Al Shabaab has long sought to drive all non-Moslems out of northeastern Kenya because a lot of ethnic Somalis and Moslems live there. Over 80 percent of Kenyans are Christian and only twelve percent Moslem, most of them ethnic Somalis. There are also tribal problems in Mandera. One area along the Somali border has long been the scene of fighting between the Kenyan Murule (ethnic Somali Moslems) and the Marhan from across the border in Somalia. In 2015 about a hundred Marhan warriors crossed the border and raided Murule territory. Despite Kenya sending more soldiers and police to Mandera the violence continues. The Marhan have long been accused of supporting al Shabaab while the Murule oppose Islamic terrorism and al Shabaab efforts to chase Christians from the Mandera region.

Somali refugees and ethnic Somali Kenyans living in Kenya near the Somali border have been a major source of al Shabaab recruits for raiding and terrorism in Somalia as well as Kenya. Somali violence, both from al Shabaab and clan disputes, is less frequent throughout Somalia but persists on both sides of the Kenya border. On the Somali side is the autonomous Somali region of Jubaland. Across the border are the Kenyan counties (provinces) of Mandera, Garissa, Isiolo, Wajir and Marsabit. Occasionally the violence extends to cities elsewhere in Kenya. What is keeping al Shabaab active here and not elsewhere in Somalia is the lucrative smuggling operations the Islamic terrorists dominate along the border.

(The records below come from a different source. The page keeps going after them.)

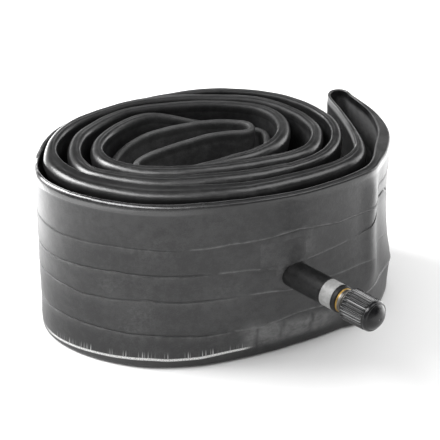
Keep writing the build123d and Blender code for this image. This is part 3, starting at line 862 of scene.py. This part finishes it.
class Surface(Graph):
    """A material with one Principled shader."""

    def __init__(self, name):
        self.material = bpy.data.materials.new(name)
        self.material.use_nodes = True
        super().__init__(self.material.node_tree)
        output = self.node("OutputMaterial")
        self.shader = self.node("BsdfPrincipled")
        self.feed(self.shader.outputs[0], output.inputs[0])
        self.position = self.node("TexCoord").outputs["Object"]

    def set(self, **inputs):
        for name, value in inputs.items():
            self.feed(value, self.shader.inputs[name.replace("_", " ")])

    def attribute(self, name):
        node = self.node("Attribute")
        node.attribute_name = name
        return node.outputs["Fac"]

    def noise(self, scale, detail, rough, vector=None):
        node = self.node("TexNoise")
        node.inputs["Scale"].default_value = scale
        node.inputs["Detail"].default_value = detail
        node.inputs["Roughness"].default_value = rough
        self.feed(vector or self.position, node.inputs["Vector"])
        return node.outputs["Fac"]

    def mix(self, factor, a, b):
        a, b = (c if hasattr(c, "links") else (*c, 1) for c in (a, b))
        return self.choose("RGBA", factor, a, b)

    def bump(self, height, strength, distance, normal=None):
        node = self.node("Bump")
        node.inputs["Strength"].default_value = strength
        node.inputs["Distance"].default_value = distance
        self.feed(height, node.inputs["Height"])
        if normal is not None:
            self.feed(normal, node.inputs["Normal"])
        return node.outputs["Normal"]

    def valve_step(self, between, to):
        """Linear step along the valve axis, in metres from the valve's base."""
        distance = self.dot(self.node("TexCoord").outputs["Object"], AXIS)
        base = float(VALVE_BASE @ AXIS) * MM
        return self.step(distance, between=[base + v for v in between], to=to, smooth=False)


def grey(value):
    return (value, value, value)


# ---- Materials ---------------------------------------------------------------------------------
def rubber(name, dark=(0.008, 0.008, 0.0085), light=(0.026, 0.026, 0.0265), rough=(0.24, 0.36),
           extra_rough=0.0, dust=0.13, specular=0.5, marks_and_painted_light=None):
    """Mottled rubber; an optional function of (surface, tone, color, roughness) adds marks and
    painted light and sets the specular.
    """
    m = Surface(name)
    cloud = m.noise(scale=34, detail=4, rough=0.62)
    mottle = m.noise(scale=420, detail=3, rough=0.6)
    grain = m.noise(scale=2600, detail=2, rough=0.6)
    tone = m.add(m.mul(cloud, 0.45), m.add(m.mul(mottle, 0.30), m.mul(grain, 0.25)))
    color = m.mix(m.step(tone, between=(0.40, 0.60)), dark, light)
    # a haze of dusting powder in blotches
    haze = m.mul(m.step(m.noise(scale=60, detail=5, rough=0.65), between=(0.52, 0.74)),
                 m.step(m.noise(scale=900, detail=2, rough=0.7), between=(0.42, 0.62)))
    color = m.mix(m.mul(haze, dust), color, grey(0.19))
    roughness = m.add(rough[0], m.mul(tone, rough[1] - rough[0]))
    roughness = m.add(roughness, m.mul(haze, 0.12))
    if marks_and_painted_light:
        color, roughness, specular = marks_and_painted_light(m, tone, color, roughness)
    else:
        roughness = m.add(roughness, extra_rough)
    m.set(Base_Color=color, Roughness=roughness, Specular_IOR_Level=specular)
    normal = m.bump(m.noise(scale=180, detail=4, rough=0.6), strength=0.25, distance=0.0004)
    normal = m.bump(mottle, strength=0.26, distance=0.00025, normal=normal)
    m.set(Normal=m.bump(grain, strength=0.22, distance=0.00008, normal=normal))
    return m.material


def worn_line(m):
    """Mask of the broken pale line and of the short strokes above it."""
    above = m.attribute("worn")
    along_tube = m.attribute("along")
    stretch = m.node("CombineXYZ")
    m.feed(m.mul(along_tube, 1.0), stretch.inputs[0])
    fine = m.noise(scale=1.9, detail=2, rough=0.7, vector=stretch.outputs[0])
    slow = m.noise(scale=0.22, detail=2, rough=0.5, vector=stretch.outputs[0])
    flat = m.node("CombineXYZ")
    m.feed(along_tube, flat.inputs[0])
    m.feed(m.mul(above, 2.0), flat.inputs[1])
    speck = m.noise(scale=2.6, detail=2, rough=0.7, vector=flat.outputs[0])
    line_core = m.step(m.math("ABSOLUTE", above), between=(0.20, 0.58), to=(1, 0))
    line_core = m.mul(line_core, m.step(speck, between=(0.36, 0.56), to=(0.25, 1)))
    strokes = m.mul(m.step(above, between=(0.0, 0.3)),
                    m.step(above, between=(0.6, 2.9), to=(1, 0)))
    strokes = m.mul(strokes, m.mul(m.step(fine, between=(0.52, 0.62)),
                                   m.step(slow, between=(0.44, 0.60), to=(0, 0.8))))
    either = m.math("MAXIMUM", line_core, m.mul(strokes, 0.85))
    return m.mul(m.attribute("worn_in"), either)


def tube_marks_and_painted_light(m, tone, color, roughness):
    """Walls, folds with painted shade, powder film with painted light and shade, inner strands
    with painted fill light, and the worn line, from the tube's attributes.
    """
    on_wall = m.math("ABSOLUTE", m.attribute("side"))
    roughness = m.add(roughness, m.mul(on_wall, 0.12))
    # painted fill light: a much lighter grey where the inside attribute is set
    inside = m.mix(m.step(tone, between=(0.36, 0.66)), (0.045, 0.045, 0.046), grey(0.11))
    color = m.mix(m.attribute("inside"), color, inside)
    # painted shade: the folds along the top and bottom edges are darkened towards black
    on_fold = m.math("SUBTRACT", 1.0, on_wall)
    color = m.mix(m.mul(on_fold, 0.45), color, grey(0.003))
    # powder film with painted light and shade: paler blotches where that mask is set
    blotch_pattern = m.step(m.noise(scale=420, detail=4, rough=0.7), between=(0.30, 0.70), to=(0.40, 0.95))
    color = m.mix(m.mul(m.attribute("powder_and_painted_light"), blotch_pattern), color, grey(0.135))
    gloss = m.attribute("gloss")
    specular = m.step(m.attribute("shade"), between=(0.0, 1.0), to=(0.5, 0.09))
    specular = m.math("SUBTRACT", specular, m.mul(on_wall, 0.06))
    specular = m.add(specular, m.mul(gloss, 0.35))
    powder_light_and_gloss = m.add(m.mul(m.attribute("powder_and_painted_light"), 0.14), m.mul(gloss, -0.07))
    roughness = m.add(roughness, powder_light_and_gloss)
    roughness = m.add(roughness, m.mul(m.attribute("shade"), 0.3))
    roughness = m.add(roughness, m.mul(m.attribute("inside"), 0.12))
    mask = worn_line(m)
    color = m.mix(mask, color, (0.74, 0.74, 0.73))
    return color, m.add(roughness, m.mul(mask, 0.35)), specular


def plain(name, base, rough, metal=0.0, bump=0.08, variation=0.12):
    """One slightly uneven colour; returns the surface."""
    m = Surface(name)
    tone = m.step(m.noise(scale=900, detail=3, rough=0.6), between=(0.35, 0.65))
    dark = [c * (1 - variation) for c in base]
    light = [min(1, c * (1 + variation)) for c in base]
    uneven = m.mul(m.noise(scale=360, detail=2, rough=0.5), 0.12)
    grain = m.noise(scale=1980, detail=2, rough=0.5)
    m.set(Base_Color=m.mix(tone, dark, light), Metallic=metal,
          Roughness=m.add(rough - 0.06, uneven),
          Normal=m.bump(grain, strength=bump, distance=0.00003))
    return m


def cap_plastic():
    """Black plastic, less shiny on the ribs than on the domed front's far end."""
    m = plain("cap_plastic", base=(0.004, 0.004, 0.0045), rough=0.24, bump=0.03)
    m.set(Specular_IOR_Level=m.valve_step(between=(0.0308, 0.0318), to=(0.33, 0.26)))
    return m.material


def nickel():
    """Dull nickel thread, with a brass colour at its foot."""
    m = plain("nickel", base=(0.11, 0.105, 0.097), rough=0.46, metal=1.0, bump=0.03)
    foot = m.valve_step(between=(0.02055, 0.02065), to=(1.0, 0.0))
    metal_color = m.shader.inputs["Base Color"].links[0].from_socket
    m.set(Base_Color=m.mix(foot, metal_color, (0.24, 0.15, 0.04)))
    return m.material


tube_rubber = rubber("butyl_rubber", marks_and_painted_light=tube_marks_and_painted_light)
stem_rubber = rubber("stem_rubber", dark=(0.0008, 0.0008, 0.0009), light=(0.013, 0.013, 0.0132),
                     rough=(0.42, 0.60), dust=0.04, specular=0.13)
patch_rubber = rubber("patch_rubber", dark=(0.016, 0.016, 0.0165), light=(0.046, 0.046, 0.0465),
                      extra_rough=0.24)
cap_black = cap_plastic()
band_ink = plain("band_ink", base=(0.195, 0.195, 0.192), rough=0.55).material
brass = plain("brass", base=(0.74, 0.52, 0.20), rough=0.26, metal=1.0).material
insert_nickel = nickel()
seal_rubber = plain("seal_rubber", base=grey(0.02), rough=0.5).material
spring_steel = plain("spring_steel", base=grey(0.6), rough=0.3, metal=1.0).material
gasket_red = plain("gasket_red", base=(0.30, 0.03, 0.02), rough=0.45).material


def fit(ob, material, rides, replaces):
    ob.data.materials.append(material)
    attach(ob, rides)
    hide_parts(replaces)


fit(tube, tube_rubber, rides="root", replaces="inner_tube")
fit(patch, patch_rubber, rides="root", replaces="valve_patch")
fit(spring, spring_steel, rides="root", replaces="core_spring")
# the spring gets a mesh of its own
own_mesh(spring)
fit(jacket, stem_rubber, rides="root", replaces="stem_jacket")
fit(cap, cap_black, rides="cap", replaces="dust_cap")
fit(insert, insert_nickel, rides="root", replaces="stem_insert")

CAD_MATERIALS = {
    "stem_band": band_ink, "core_plug": brass, "core_barrel": brass, "core_gasket": gasket_red,
    "core_pin": brass, "core_cup": brass, "core_seal": seal_rubber, "cap_seal": seal_rubber,
}
for node_name, material in CAD_MATERIALS.items():
    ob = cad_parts.get(node_name)
    if ob is not None:      # the frame may lack a piece
        ob.data.materials.clear()
        ob.data.materials.append(material)


# ---- Stage (metres) ----------------------------------------------------------------------------
def build_floor(half=6, z=-0.0002):
    mesh = bpy.data.meshes.new("floor")
    corners = [(-half, -half, z), (half, -half, z), (half, half, z), (-half, half, z)]
    mesh.from_pydata(corners, [], [(0, 1, 2, 3)])
    floor = add_object("floor", mesh)
    m = Surface("floor_white")
    m.set(Base_Color=(0.80, 0.80, 0.80, 1), Roughness=0.9, Specular_IOR_Level=0.1)
    # in reflections only, the floor glows on either side of the tube, most on the left
    place = m.split(m.node("NewGeometry").outputs["Position"])
    left = m.mul(m.step(place["X"], between=(-0.082, -0.114), to=(0.0, 5.2)),
                 m.step(place["Y"], between=(-0.045, 0.030), to=(0.25, 1.4)))
    right = m.mul(m.step(place["X"], between=(0.080, 0.106), to=(0.0, 3.4)),
                  m.step(place["Y"], between=(-0.045, 0.020), to=(0.25, 1.3)))
    in_reflection = m.node("LightPath").outputs["Is Glossy Ray"]
    m.set(Emission_Color=(1, 1, 1, 1), Emission_Strength=m.mul(m.add(left, right), in_reflection))
    mesh.materials.append(m.material)


# Soft boxes seen in reflections: direction, cosines where each starts and is full, strength
SOFT_BOXES = (
    ((-0.80, 0.10, 0.55), (0.90, 0.97), 2.6), ((0.82, 0.38, 0.38), (0.94, 0.99), 2.4),
    ((-0.56, 0.0, 0.83), (0.965, 0.992), 8.0), ((-0.44, -0.24, 0.86), (0.965, 0.992), 10.0),
    ((-0.26, -0.42, 0.87), (0.965, 0.992), 7.5), ((-0.05, -0.52, 0.85), (0.96, 0.992), 2.2),
    ((0.42, 0.04, 0.90), (0.92, 0.98), 4.6),
)


def build_world():
    world = bpy.data.worlds.new("studio")
    world.use_nodes = True
    bpy.context.scene.world = world
    g = Graph(world.node_tree)
    output = g.node("OutputWorld")
    background = g.node("Background")
    direction = g.node("TexCoord").outputs["Generated"]
    toward = g.split(direction)
    y, z = toward["Y"], toward["Z"]

    # what lights the scene: a white room, brighter behind and above
    room = g.add(g.step(y, between=(-0.8, 0.45), to=(0.36, 0.62)),
                 g.step(z, between=(0.30, 0.95), to=(0.0, 1.2)))
    # what the rubber mirrors: a backdrop low behind, a dark ceiling, soft boxes, a dim front
    backdrop = g.mul(g.step(z, between=(0.06, 0.40), to=(1.0, 0.0)),
                     g.step(y, between=(-0.50, 0.20), to=(0.0, 3.0)))
    boxes = None
    for aim, cosines, strength in SOFT_BOXES:
        cosine = g.dot(direction, Vector(aim).normalized())
        box = g.step(cosine, between=cosines, to=(0.0, strength))
        boxes = box if boxes is None else g.add(boxes, box)
    front = g.mul(g.step(y, between=(-0.45, -0.75), to=(0.0, 0.90)),
                  g.step(z, between=(0.15, 0.55), to=(1.0, 0.25)))
    mirrored = g.add(g.add(backdrop, 0.10), g.add(boxes, front))
    rays = g.node("LightPath").outputs
    strength = g.choose("FLOAT", rays["Is Glossy Ray"], room, mirrored)
    strength = g.choose("FLOAT", rays["Is Camera Ray"], strength, 1.1)
    g.feed(strength, background.inputs["Strength"])
    background.inputs["Color"].default_value = (1, 1, 1, 1)
    g.feed(background.outputs[0], output.inputs[0])


def area_light(name, location, width, height, power, target=(0, 0, 0.03)):
    light = bpy.data.lights.new(name, "AREA")
    light.shape = "RECTANGLE"
    light.size = width
    light.size_y = height
    light.energy = power
    ob = add_object(name, light)
    ob.location = location
    aim = Vector(target) - Vector(location)
    ob.rotation_euler = aim.to_track_quat("-Z", "Y").to_euler()


def build_camera():
    data = bpy.data.cameras.new("camera")
    data.lens = 122.7272727
    data.sensor_width = 36
    data.clip_start = 0.01
    camera = add_object("camera", data)
    camera.location = (0.0013, -0.379, 0.2883)
    camera.rotation_euler = (math.radians(56), 0, 0)
    bpy.context.scene.camera = camera


build_floor()
build_world()
area_light("key", location=(-0.58, 0.13, 0.58), width=0.38, height=0.38, power=9.5)
area_light("rim_right", location=(0.65, 0.30, 0.35), width=0.30, height=0.5, power=1.2)
build_camera()
bpy.context.scene.view_settings.view_transform = "Standard"
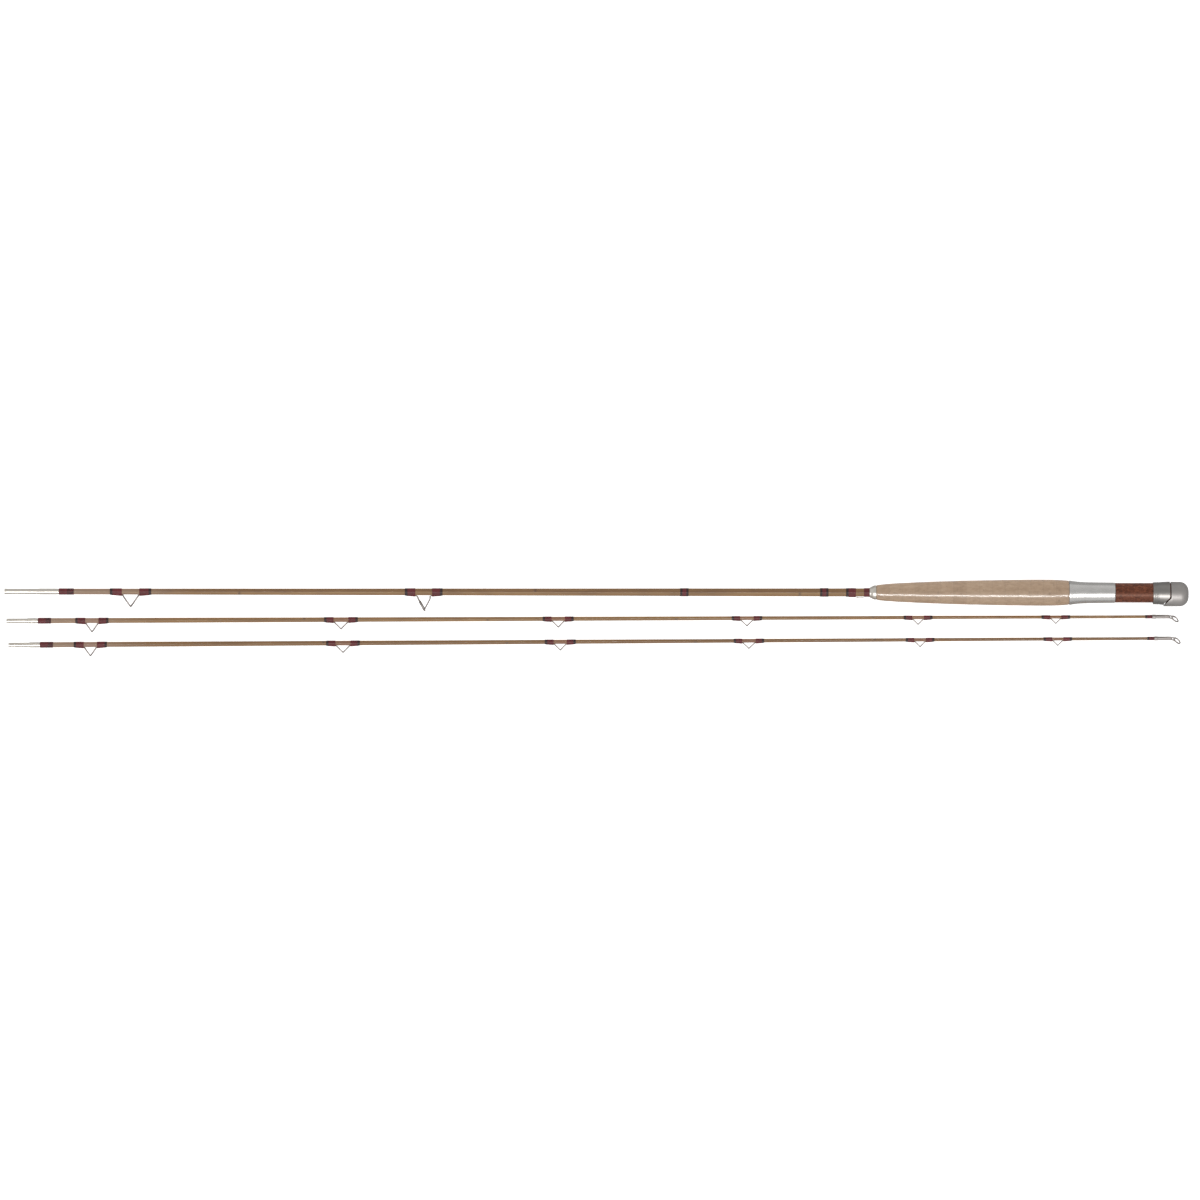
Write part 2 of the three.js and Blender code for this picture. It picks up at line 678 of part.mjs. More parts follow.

In addition to bordering Somalia there are several other reasons for all the Somali violence in this part of Kenya. First there is the pervasive corruption in Kenya, and Africa in general. In addition, Somalia is recognized as the most corrupt nation in the world. Al Shabaab takes advantage of the police corruption in Kenya, where the largely Christian police are particularly brutal towards ethnic Somali Kenyans. Similar attitudes are directed at the Somali refugees. That brutality and discrimination makes Kenyan Somalis reluctant to cooperate with police in finding al Shabaab terrorists or smugglers. About 76 percent of the four million Kenyan Moslems are ethnic Somalis who are citizens. Kenya’s Moslem minority has been known to harbor Islamic terrorists. Most Kenyan Moslems live in coastal cities like Mombasa, where about a third of the 1.1 million population is Moslem. A lot of ethnic Somalis and Moslems live in northeastern Kenya and that is a problem when most of the soldiers and police are Christians and non-Somali. Al Shabaab exploits this friction to continue recruiting in Kenya and enjoying some local support in the Kenyan border areas.

The UN cannot force Kenya to host Somali, or any other refugees. While all UN members are technically bound by several UN declarations about the correct treatment of refugees, many countries defy the UN and get away with. This is most common in Moslem majority nations, which have long been more hostile for Moslem refugees than the non-Moslem world.